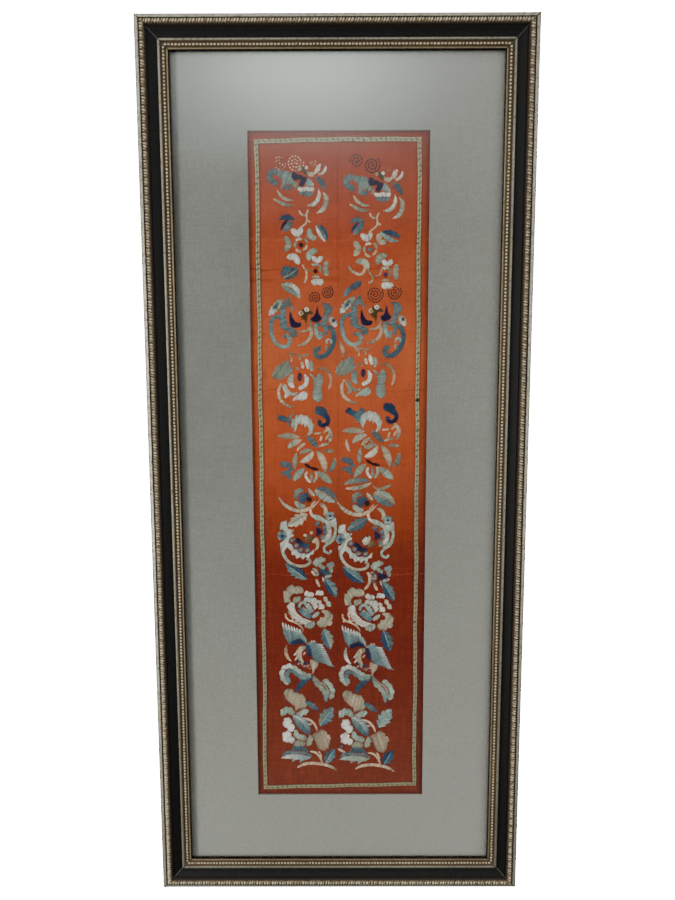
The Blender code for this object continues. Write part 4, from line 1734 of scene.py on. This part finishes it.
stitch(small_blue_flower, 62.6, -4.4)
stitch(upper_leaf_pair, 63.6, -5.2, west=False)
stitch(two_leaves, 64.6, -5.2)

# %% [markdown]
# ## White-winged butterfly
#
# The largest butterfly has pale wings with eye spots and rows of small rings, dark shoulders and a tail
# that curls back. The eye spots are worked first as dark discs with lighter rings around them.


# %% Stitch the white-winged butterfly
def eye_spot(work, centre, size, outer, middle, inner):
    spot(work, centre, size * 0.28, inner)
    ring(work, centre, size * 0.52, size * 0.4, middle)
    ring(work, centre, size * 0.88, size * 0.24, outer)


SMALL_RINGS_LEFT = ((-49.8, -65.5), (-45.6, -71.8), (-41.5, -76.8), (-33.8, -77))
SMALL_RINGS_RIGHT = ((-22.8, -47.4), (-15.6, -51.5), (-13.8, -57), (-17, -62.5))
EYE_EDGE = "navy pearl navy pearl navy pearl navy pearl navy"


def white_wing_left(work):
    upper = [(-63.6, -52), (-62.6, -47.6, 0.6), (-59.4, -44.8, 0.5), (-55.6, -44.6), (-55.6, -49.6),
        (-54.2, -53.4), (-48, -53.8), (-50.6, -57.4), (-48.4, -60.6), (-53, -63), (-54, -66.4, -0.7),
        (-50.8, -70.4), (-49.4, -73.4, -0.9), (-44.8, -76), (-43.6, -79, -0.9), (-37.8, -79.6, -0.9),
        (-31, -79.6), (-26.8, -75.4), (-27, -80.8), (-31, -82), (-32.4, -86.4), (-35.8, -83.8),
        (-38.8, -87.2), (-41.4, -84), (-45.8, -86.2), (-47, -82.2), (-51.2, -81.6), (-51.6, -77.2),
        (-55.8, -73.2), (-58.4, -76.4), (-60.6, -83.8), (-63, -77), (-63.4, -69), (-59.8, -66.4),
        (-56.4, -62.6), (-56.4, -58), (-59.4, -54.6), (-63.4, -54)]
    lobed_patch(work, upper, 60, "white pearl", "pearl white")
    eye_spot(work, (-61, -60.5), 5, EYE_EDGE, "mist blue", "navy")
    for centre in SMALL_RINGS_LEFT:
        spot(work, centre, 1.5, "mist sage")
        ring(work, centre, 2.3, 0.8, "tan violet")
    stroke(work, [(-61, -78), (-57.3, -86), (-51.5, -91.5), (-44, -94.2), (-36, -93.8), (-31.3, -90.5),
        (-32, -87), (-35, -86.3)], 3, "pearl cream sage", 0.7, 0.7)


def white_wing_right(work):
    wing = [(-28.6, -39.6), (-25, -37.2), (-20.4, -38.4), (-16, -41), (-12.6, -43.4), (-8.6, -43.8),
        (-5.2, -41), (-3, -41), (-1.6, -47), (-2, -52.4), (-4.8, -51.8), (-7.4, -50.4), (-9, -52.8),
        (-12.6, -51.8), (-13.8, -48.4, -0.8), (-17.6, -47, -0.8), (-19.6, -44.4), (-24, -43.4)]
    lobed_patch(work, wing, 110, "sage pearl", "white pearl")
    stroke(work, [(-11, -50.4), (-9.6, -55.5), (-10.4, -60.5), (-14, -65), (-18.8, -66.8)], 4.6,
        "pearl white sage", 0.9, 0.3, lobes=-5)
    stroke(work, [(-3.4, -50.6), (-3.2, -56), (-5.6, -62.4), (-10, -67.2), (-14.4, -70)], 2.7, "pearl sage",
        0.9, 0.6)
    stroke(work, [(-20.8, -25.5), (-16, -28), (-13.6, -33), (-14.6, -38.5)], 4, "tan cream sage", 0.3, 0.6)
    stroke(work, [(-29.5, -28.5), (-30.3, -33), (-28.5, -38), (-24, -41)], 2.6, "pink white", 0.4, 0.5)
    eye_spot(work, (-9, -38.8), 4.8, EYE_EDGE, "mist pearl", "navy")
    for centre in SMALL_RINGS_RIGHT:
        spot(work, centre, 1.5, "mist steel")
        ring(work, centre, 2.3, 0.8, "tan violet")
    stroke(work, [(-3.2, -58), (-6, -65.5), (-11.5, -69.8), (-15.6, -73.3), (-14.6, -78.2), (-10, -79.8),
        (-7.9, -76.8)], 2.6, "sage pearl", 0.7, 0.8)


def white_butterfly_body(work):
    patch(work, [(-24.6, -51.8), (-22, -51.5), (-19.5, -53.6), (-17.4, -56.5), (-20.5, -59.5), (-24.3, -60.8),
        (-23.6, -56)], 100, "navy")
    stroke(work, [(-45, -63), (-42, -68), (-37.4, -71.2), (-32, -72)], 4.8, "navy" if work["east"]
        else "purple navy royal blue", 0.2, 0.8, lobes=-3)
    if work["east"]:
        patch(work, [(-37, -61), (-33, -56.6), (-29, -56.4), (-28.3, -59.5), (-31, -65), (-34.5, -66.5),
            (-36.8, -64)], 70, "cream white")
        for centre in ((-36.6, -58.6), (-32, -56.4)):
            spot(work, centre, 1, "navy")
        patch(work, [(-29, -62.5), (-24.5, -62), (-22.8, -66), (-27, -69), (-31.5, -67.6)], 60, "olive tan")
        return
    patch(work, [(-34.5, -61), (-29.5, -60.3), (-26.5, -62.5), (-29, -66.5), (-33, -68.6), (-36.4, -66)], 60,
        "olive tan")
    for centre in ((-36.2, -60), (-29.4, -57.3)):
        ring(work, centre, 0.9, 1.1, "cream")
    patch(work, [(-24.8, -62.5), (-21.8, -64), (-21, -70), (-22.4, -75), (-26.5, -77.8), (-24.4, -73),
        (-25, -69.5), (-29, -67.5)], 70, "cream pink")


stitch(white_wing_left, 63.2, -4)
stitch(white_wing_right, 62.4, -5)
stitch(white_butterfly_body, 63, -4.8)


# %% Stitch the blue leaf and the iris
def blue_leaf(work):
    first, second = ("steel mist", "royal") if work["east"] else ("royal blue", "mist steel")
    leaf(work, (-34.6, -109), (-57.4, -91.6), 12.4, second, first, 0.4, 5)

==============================

EXERCISE DIRECTIONS: From the listing above, reproduce all the lines exactly.

WRITTEN ANSWER:
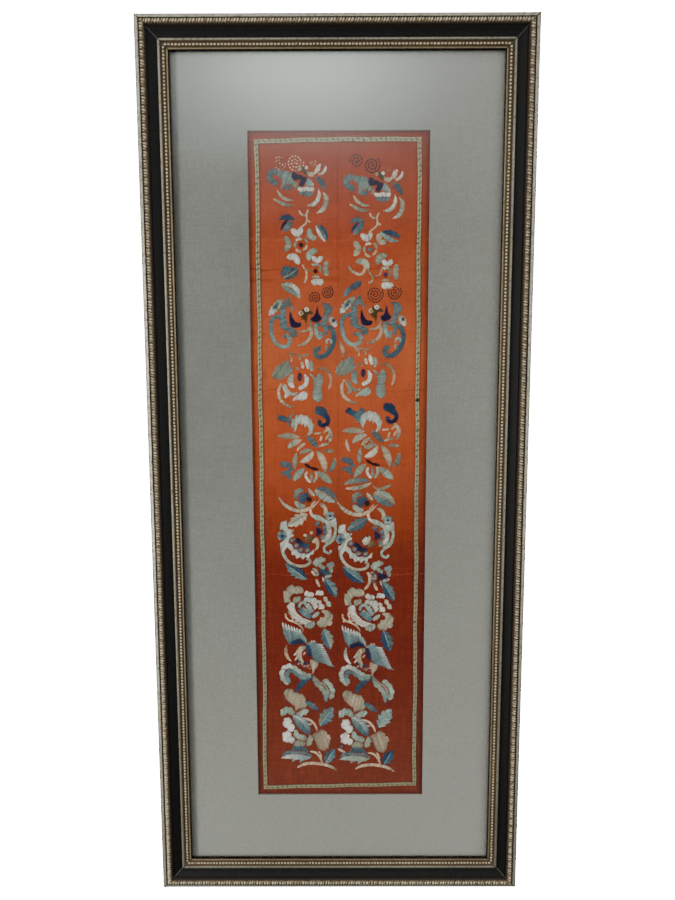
The Blender code for this object continues. Write part 4, from line 1734 of scene.py on. This part finishes it.
stitch(small_blue_flower, 62.6, -4.4)
stitch(upper_leaf_pair, 63.6, -5.2, west=False)
stitch(two_leaves, 64.6, -5.2)

# %% [markdown]
# ## White-winged butterfly
#
# The largest butterfly has pale wings with eye spots and rows of small rings, dark shoulders and a tail
# that curls back. The eye spots are worked first as dark discs with lighter rings around them.


# %% Stitch the white-winged butterfly
def eye_spot(work, centre, size, outer, middle, inner):
    spot(work, centre, size * 0.28, inner)
    ring(work, centre, size * 0.52, size * 0.4, middle)
    ring(work, centre, size * 0.88, size * 0.24, outer)


SMALL_RINGS_LEFT = ((-49.8, -65.5), (-45.6, -71.8), (-41.5, -76.8), (-33.8, -77))
SMALL_RINGS_RIGHT = ((-22.8, -47.4), (-15.6, -51.5), (-13.8, -57), (-17, -62.5))
EYE_EDGE = "navy pearl navy pearl navy pearl navy pearl navy"


def white_wing_left(work):
    upper = [(-63.6, -52), (-62.6, -47.6, 0.6), (-59.4, -44.8, 0.5), (-55.6, -44.6), (-55.6, -49.6),
        (-54.2, -53.4), (-48, -53.8), (-50.6, -57.4), (-48.4, -60.6), (-53, -63), (-54, -66.4, -0.7),
        (-50.8, -70.4), (-49.4, -73.4, -0.9), (-44.8, -76), (-43.6, -79, -0.9), (-37.8, -79.6, -0.9),
        (-31, -79.6), (-26.8, -75.4), (-27, -80.8), (-31, -82), (-32.4, -86.4), (-35.8, -83.8),
        (-38.8, -87.2), (-41.4, -84), (-45.8, -86.2), (-47, -82.2), (-51.2, -81.6), (-51.6, -77.2),
        (-55.8, -73.2), (-58.4, -76.4), (-60.6, -83.8), (-63, -77), (-63.4, -69), (-59.8, -66.4),
        (-56.4, -62.6), (-56.4, -58), (-59.4, -54.6), (-63.4, -54)]
    lobed_patch(work, upper, 60, "white pearl", "pearl white")
    eye_spot(work, (-61, -60.5), 5, EYE_EDGE, "mist blue", "navy")
    for centre in SMALL_RINGS_LEFT:
        spot(work, centre, 1.5, "mist sage")
        ring(work, centre, 2.3, 0.8, "tan violet")
    stroke(work, [(-61, -78), (-57.3, -86), (-51.5, -91.5), (-44, -94.2), (-36, -93.8), (-31.3, -90.5),
        (-32, -87), (-35, -86.3)], 3, "pearl cream sage", 0.7, 0.7)


def white_wing_right(work):
    wing = [(-28.6, -39.6), (-25, -37.2), (-20.4, -38.4), (-16, -41), (-12.6, -43.4), (-8.6, -43.8),
        (-5.2, -41), (-3, -41), (-1.6, -47), (-2, -52.4), (-4.8, -51.8), (-7.4, -50.4), (-9, -52.8),
        (-12.6, -51.8), (-13.8, -48.4, -0.8), (-17.6, -47, -0.8), (-19.6, -44.4), (-24, -43.4)]
    lobed_patch(work, wing, 110, "sage pearl", "white pearl")
    stroke(work, [(-11, -50.4), (-9.6, -55.5), (-10.4, -60.5), (-14, -65), (-18.8, -66.8)], 4.6,
        "pearl white sage", 0.9, 0.3, lobes=-5)
    stroke(work, [(-3.4, -50.6), (-3.2, -56), (-5.6, -62.4), (-10, -67.2), (-14.4, -70)], 2.7, "pearl sage",
        0.9, 0.6)
    stroke(work, [(-20.8, -25.5), (-16, -28), (-13.6, -33), (-14.6, -38.5)], 4, "tan cream sage", 0.3, 0.6)
    stroke(work, [(-29.5, -28.5), (-30.3, -33), (-28.5, -38), (-24, -41)], 2.6, "pink white", 0.4, 0.5)
    eye_spot(work, (-9, -38.8), 4.8, EYE_EDGE, "mist pearl", "navy")
    for centre in SMALL_RINGS_RIGHT:
        spot(work, centre, 1.5, "mist steel")
        ring(work, centre, 2.3, 0.8, "tan violet")
    stroke(work, [(-3.2, -58), (-6, -65.5), (-11.5, -69.8), (-15.6, -73.3), (-14.6, -78.2), (-10, -79.8),
        (-7.9, -76.8)], 2.6, "sage pearl", 0.7, 0.8)


def white_butterfly_body(work):
    patch(work, [(-24.6, -51.8), (-22, -51.5), (-19.5, -53.6), (-17.4, -56.5), (-20.5, -59.5), (-24.3, -60.8),
        (-23.6, -56)], 100, "navy")
    stroke(work, [(-45, -63), (-42, -68), (-37.4, -71.2), (-32, -72)], 4.8, "navy" if work["east"]
        else "purple navy royal blue", 0.2, 0.8, lobes=-3)
    if work["east"]:
        patch(work, [(-37, -61), (-33, -56.6), (-29, -56.4), (-28.3, -59.5), (-31, -65), (-34.5, -66.5),
            (-36.8, -64)], 70, "cream white")
        for centre in ((-36.6, -58.6), (-32, -56.4)):
            spot(work, centre, 1, "navy")
        patch(work, [(-29, -62.5), (-24.5, -62), (-22.8, -66), (-27, -69), (-31.5, -67.6)], 60, "olive tan")
        return
    patch(work, [(-34.5, -61), (-29.5, -60.3), (-26.5, -62.5), (-29, -66.5), (-33, -68.6), (-36.4, -66)], 60,
        "olive tan")
    for centre in ((-36.2, -60), (-29.4, -57.3)):
        ring(work, centre, 0.9, 1.1, "cream")
    patch(work, [(-24.8, -62.5), (-21.8, -64), (-21, -70), (-22.4, -75), (-26.5, -77.8), (-24.4, -73),
        (-25, -69.5), (-29, -67.5)], 70, "cream pink")


stitch(white_wing_left, 63.2, -4)
stitch(white_wing_right, 62.4, -5)
stitch(white_butterfly_body, 63, -4.8)


# %% Stitch the blue leaf and the iris
def blue_leaf(work):
    first, second = ("steel mist", "royal") if work["east"] else ("royal blue", "mist steel")
    leaf(work, (-34.6, -109), (-57.4, -91.6), 12.4, second, first, 0.4, 5)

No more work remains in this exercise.